A presidente do Superior Tribunal Militar (STM), ministra Maria Elizabeth Guimarães Teixeira da Rocha, rebateu, ontem, o pronunciamento do ministro Carlos Augusto Amaral Oliveira, também integrante da Corte e tenente-brigadeiro do ar da Força Aérea Brasileira (FAB). Na semana passada, ao manifestar discordância pelo pedido de desculpas às vítimas da ditadura militar (1964-1985) no ato ecumênico em memória do jornalista Vladimir Herzog, na Catedral da Sé, em São Paulo, disse que ela “deveria estudar”. A magistrada considerou a crítica “misógina” e um “ataque pessoal”. O resultado foi uma troca de alfinetadas entre eles.
Maria Elizabeth reiterou o pedido de perdão “a todas as vítimas de graves violações de direitos humanos, à sociedade civil e à história do país” e classificou o comentário do militar como uma tentativa de desqualificá-la profissionalmente. “Essa agressão desrespeitosa não atinge apenas esta magistrada. Atinge a magistratura feminina como um todo”, afirmou, ao pronunciar-se antes da sessão de julgamentos da Corte.
Segundo a ministra, sua declaração se tratou “de gesto eticamente republicano e constitucionalmente afinado com a memória”. “Naquela cerimônia, pedi perdão, falando em meu nome, na condição de presidente do Superior Tribunal Militar, a todas as vítimas de graves violações de direitos humanos, à sociedade civil e à história do país. Tratou-se de gesto eticamente republicano e constitucionalmente afinado com a memória, a verdade e a não-repetição de violências, certa de que a dor transpassa o coletivo e que, muitos, como eu, têm registros de lágrimas derramadas por familiares martirizados pela ditadura”, frisou.

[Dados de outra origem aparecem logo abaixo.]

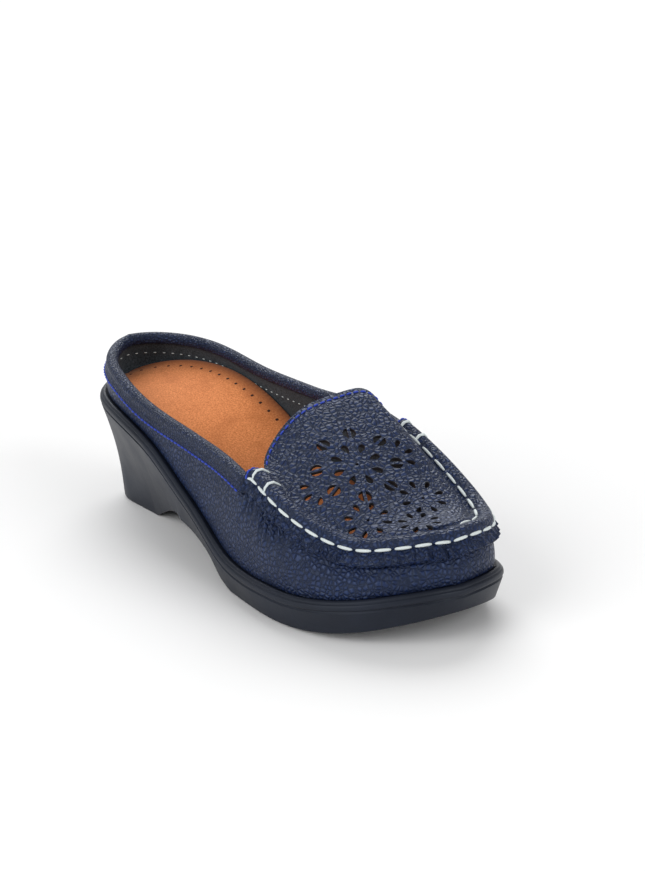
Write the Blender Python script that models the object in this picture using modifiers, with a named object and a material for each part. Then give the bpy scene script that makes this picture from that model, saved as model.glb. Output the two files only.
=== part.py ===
"""Moccasin mule for a right foot, standing on a one-piece moulded wedge sole.

The shoe is put together as a maker does it: a moulded sole, an insole, an upper that is
one hollow wall, an apron sewn over its front with a raised seam, and a rolled collar round
the opening. Metres, +Z up, +X to the toe, +Y to the inner side of the foot.
"""
import math

import bmesh
import bpy
import numpy as np
from mathutils import Vector
from mathutils.bvhtree import BVHTree

# Driving sizes of the shoe
LENGTH = 0.2500
BALL_WIDTH = 0.0918
HEEL_HEIGHT = 0.0455
FOREFOOT_HEIGHT = 0.0110
TOE_SPRING = 0.0130
ARCH_HEIGHT = 0.0152
TOE_SWING = 0.0047
UPPER_HEIGHT = 0.0240
VAMP_LEAN = 0.0080
BED_HEIGHT = 0.0125
GAP = 0.0003

# The moulded sole: its bead, its heel and the tread under it
BEAD_HEIGHT = 0.0040
BEAD_REACH = 0.0026
FOOT_INSET = 0.0034
HEEL_TIP_BACK = 0.0158
HEEL_TIP_FRONT = 0.0550
HEEL_TIP_WIDTH = 0.0350
HEEL_TIP_ROUND = 0.50
HEEL_TIP_SQUARE = 2.5
HEEL_WIDENING = 0.0480
HEEL_HOLLOW = 0.0016
HEEL_SEAT_FRONT = 0.0600
BREAST_RAKE = 0.0045
BREAST_HOLLOW = 0.0022
HOLLOW_END = 0.42
SPRING_START = 0.75
TREAD_DEPTH = 0.0012
TREAD_WIDTH = 0.0022
TREAD_PITCH = 0.0075
TREAD_MARGIN = 0.0070
TREAD_BACK = 0.62
TREAD_FRONT = 0.93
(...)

A presidente disse, então, que “diferentemente das palavras pronunciadas por sua excelência, o ministro tenente-brigadeiro do ar Carlos Augusto Amaral Oliveira, conheço muito bem a história. Uma memória bem catalogada, onde não há dúvidas sobre seus contornos”. E deixou clara a indignação com o ataque do militar. “A tentativa de ampliar o alcance das minhas palavras demonstra pretexto para ataque pessoal. Por certo, a divergência de ideias é legítima. O que não é legítimo é o tom misógino, travestido de conselho paternalista sobre ‘estudar um pouco mais’ a história de instituição, adotado pelo interlocutor”.
Foi a vez, então, de Amaral Oliveira retrucar. Começou dizendo que não dera permissão para que Maria Elizabeth Rocha falasse em seu nome. A presidente do STM rebateu. “Nem eu quero”. O tenente-brigadeiro continuou: “Não pedi para a senhora concordar. Fala que sou misógino?”. A presidente da Corte, então, respondeu: “Pode falar o que quiser, eu não ligo muito”, rebateu, encerrando a discussão.

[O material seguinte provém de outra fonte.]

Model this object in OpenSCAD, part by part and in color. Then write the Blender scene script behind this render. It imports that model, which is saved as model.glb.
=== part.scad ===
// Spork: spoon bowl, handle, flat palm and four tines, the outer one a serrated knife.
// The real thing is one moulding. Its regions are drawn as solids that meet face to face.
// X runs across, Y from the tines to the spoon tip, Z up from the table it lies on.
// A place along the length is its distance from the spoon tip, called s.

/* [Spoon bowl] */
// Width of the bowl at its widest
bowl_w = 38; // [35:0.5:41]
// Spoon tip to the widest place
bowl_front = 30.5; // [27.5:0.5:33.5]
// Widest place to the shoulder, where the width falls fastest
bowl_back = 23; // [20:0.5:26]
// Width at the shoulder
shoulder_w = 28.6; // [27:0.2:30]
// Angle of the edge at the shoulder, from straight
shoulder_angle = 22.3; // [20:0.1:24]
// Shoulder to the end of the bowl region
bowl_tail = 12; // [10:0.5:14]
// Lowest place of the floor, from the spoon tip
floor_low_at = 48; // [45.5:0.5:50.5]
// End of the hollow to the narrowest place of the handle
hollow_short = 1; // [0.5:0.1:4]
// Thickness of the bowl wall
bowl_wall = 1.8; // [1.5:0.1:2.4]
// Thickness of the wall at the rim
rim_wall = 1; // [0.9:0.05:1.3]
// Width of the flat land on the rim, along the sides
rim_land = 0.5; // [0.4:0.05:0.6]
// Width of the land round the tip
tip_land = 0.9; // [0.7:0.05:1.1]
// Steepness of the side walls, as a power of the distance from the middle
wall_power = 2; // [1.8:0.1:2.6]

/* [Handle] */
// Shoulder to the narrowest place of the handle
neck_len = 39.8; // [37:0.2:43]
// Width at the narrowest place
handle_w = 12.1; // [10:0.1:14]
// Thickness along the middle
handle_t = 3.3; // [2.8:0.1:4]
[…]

Além de dizer que a presidente devesse estudar “um pouco mais de história do tribunal para opinar sobre a situação no período histórico a que ela se referiu”, também aconselhou-a que que “refletisse sobre as pessoas” a quem pediu perdão.
A manifestação da magistrada no ato ecumênico, em São Paulo, pelos 50 anos do assassinato de Vladimir Herzog nas instalações do DOI-Codi — departamento ligado ao Exército que se tornou o símbolo da tortura praticada pelos integrantes da Força e símbolo da repressão aos adversários da ditadura —, foi, sobretudo, em função de uma história pessoal. A presidente do STM é casada com o general de Divisão da reserva Romeu Costa Ribeiro Bastos, irmão de Paulo Ribeiro Bastos, militante do MR-8 que foi torturado e morto no regime militar.
“Peço, enfim, perdão à sociedade brasileira e à história do país pelos equívocos judiciários cometidos pela Justiça Militar Federal em detrimento da democracia e favoráveis ao regime autoritário. Recebam meu perdão, a minha dor e a minha resistência”, salientou Maria Elizabeth. O público que lotava a catedral respondeu com aplausos de pé.
Foi a primeira vez que uma autoridade máxima da Justiça Militar — instância diretamente ligada às Forças Armadas — reconheceu, publicamente, os abusos cometidos na ditadura e os erros judiciais que legitimaram a repressão violenta aos que se punham contra o regime.